This has been an enormously illuminating and exciting discussion!
I want to return to Kat’s question: “How can we compare [Spenser’s distinctions between kerne, churl, etc.] with distinctions that were being or had been made in the context of Atlantic racial chattel slavery at the same moment? What is the relevance of situations of forced and unfree labour or service to these types of distinctions between people?” I am struck by how easily the Salvage man falls into servitude; he seems to be characterized as gentle because he presents himself as a natural servant. But I also wonder how we might link these questions to Tom’s early comments in our race discussions about degeneration with his more recent comments about the Salvage man, who, according to Hamilton’s gloss, “is not a brute who is evolving to human level but one who degenerated from the human.” If this true, I think Kat’s questions rightly ask us to consider the ways in which the degenerate “natures” of the Irish and black Africans (via the curse of Ham) were differentiated in terms of labor and bondage. Much has been written about Irish indentured servitude in the 17th-century Caribbean, with a primary difference between the status of the indentured servant and the slave being that one is inheritable (and thus racial) and the other is not. (Interestingly, in the past few years the 17th-century history of Irish indentured servitude/”slavery” has been appropriated by white nationalists groups to undermined the historical legacy of the enslavement of black Africans—basically arguing slavery was not a racist practice, the Irish were slaves too, and thus black people need to get over slavery) Yet, it seems to me that there is more work to do in the 16th century to understand how such distinctions between the Irish and black African were being constructed alongside each other, and the extent to which we might see the emerges of white skin as a marker of “something”—what exactly that "something" is for Spenser or others within this context is yet to be determined. That the Irish were deemed suitable for a particular type of bondage suggests something about how they were racialized by the English.
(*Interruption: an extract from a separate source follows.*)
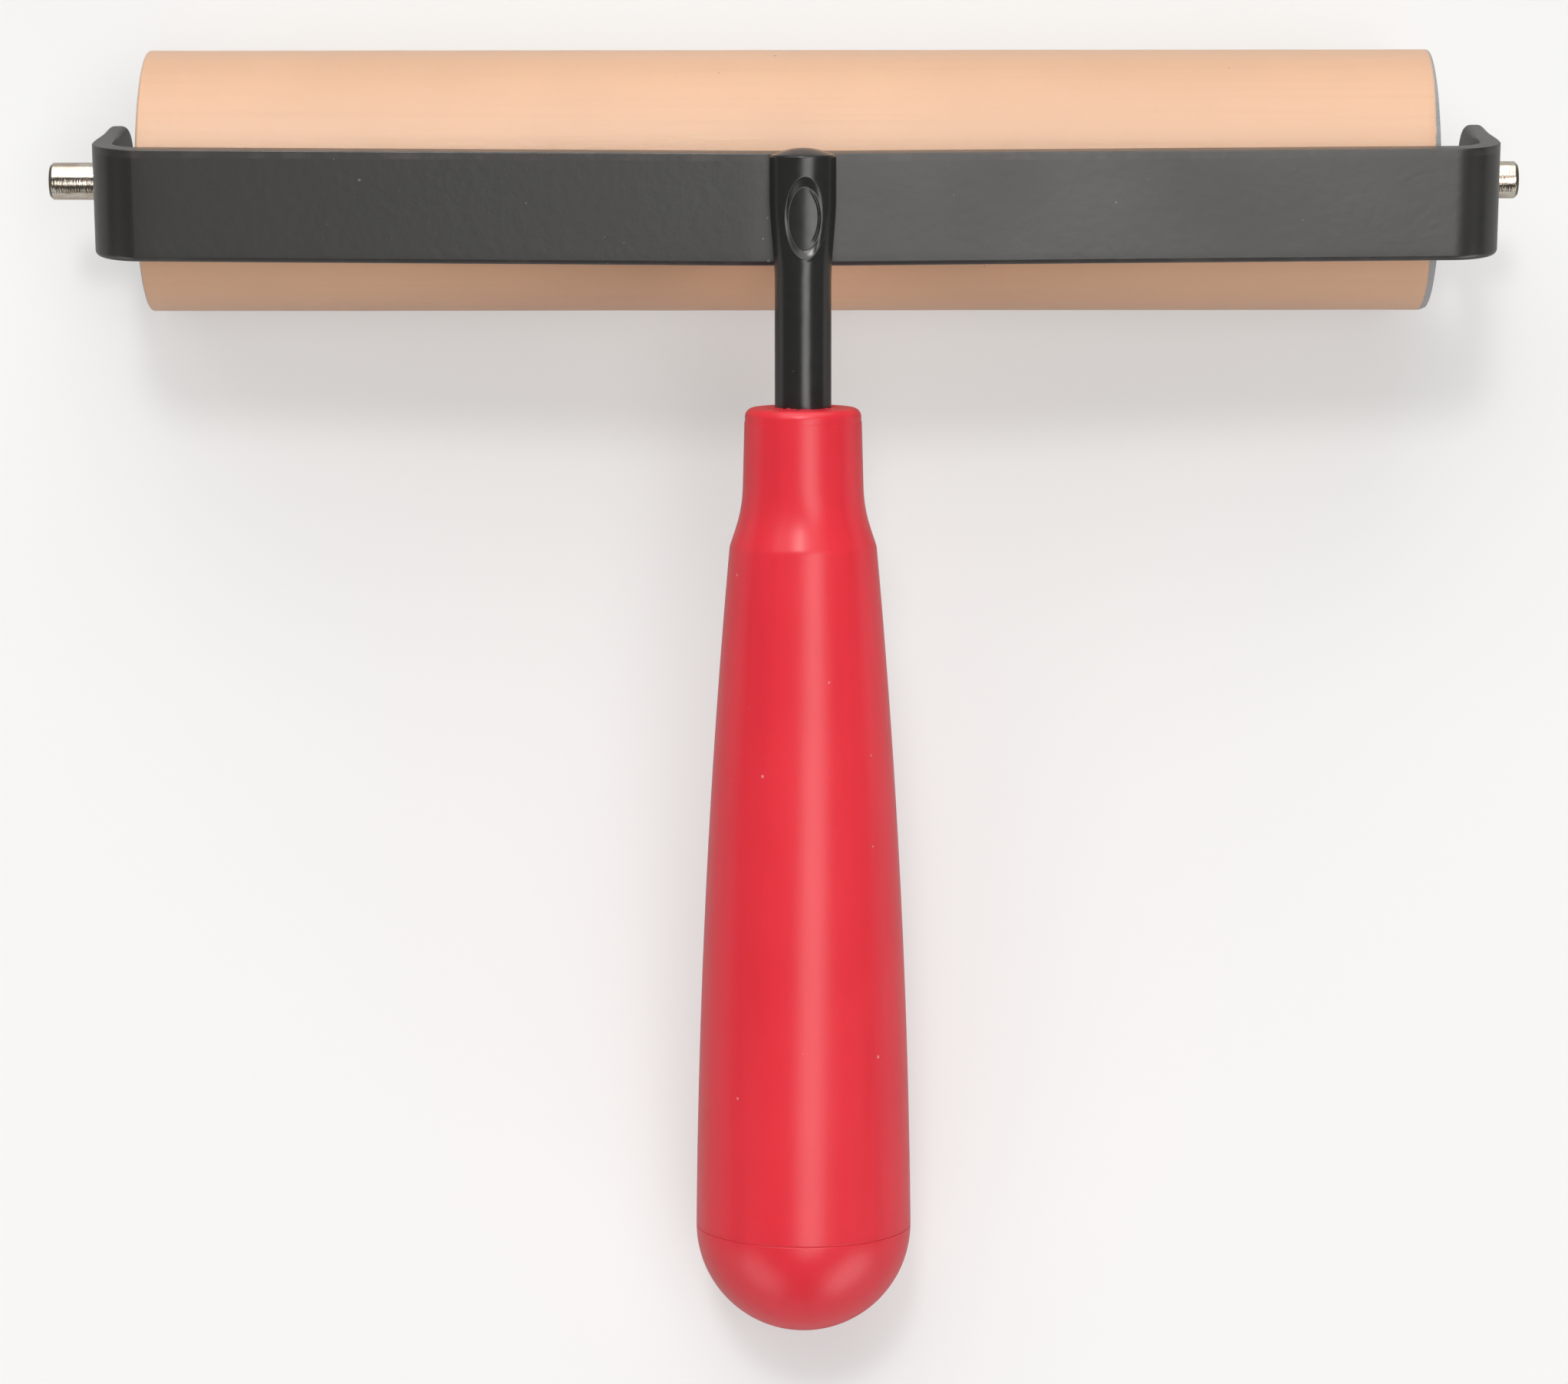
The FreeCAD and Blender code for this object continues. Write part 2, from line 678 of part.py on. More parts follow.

Turning to Disdain, Hamilton tells us in his gloss that Disdain is wearing an Irish coat, a strange fashion choice to be accessorized by a turban like that worn by the “Mores of Malibar.” (Here, I think Kat’s suggestion that we need to think more about how difference is constructed comparatively makes a lot of sense.) We also learn that “his locks, as blacke as pitchy night, / Were bound about” by said turban—not sure what to do with that, but why should we need to know that Disdain’s very black hair is “bound” by a turban? Disdain is also “descended of the hous / Of those old Gyants, “sib to great Orgolio, which was slaine / By Arthure, when as Vnas Knight he did maintaine,” and “oftentimes by Turmagant and Mahound swore.” Spenser seems to be yoking various types of racial, religious, and sexual difference—there seems to be some linking of pride and sexual perversion in the connection between these two “sib” giants.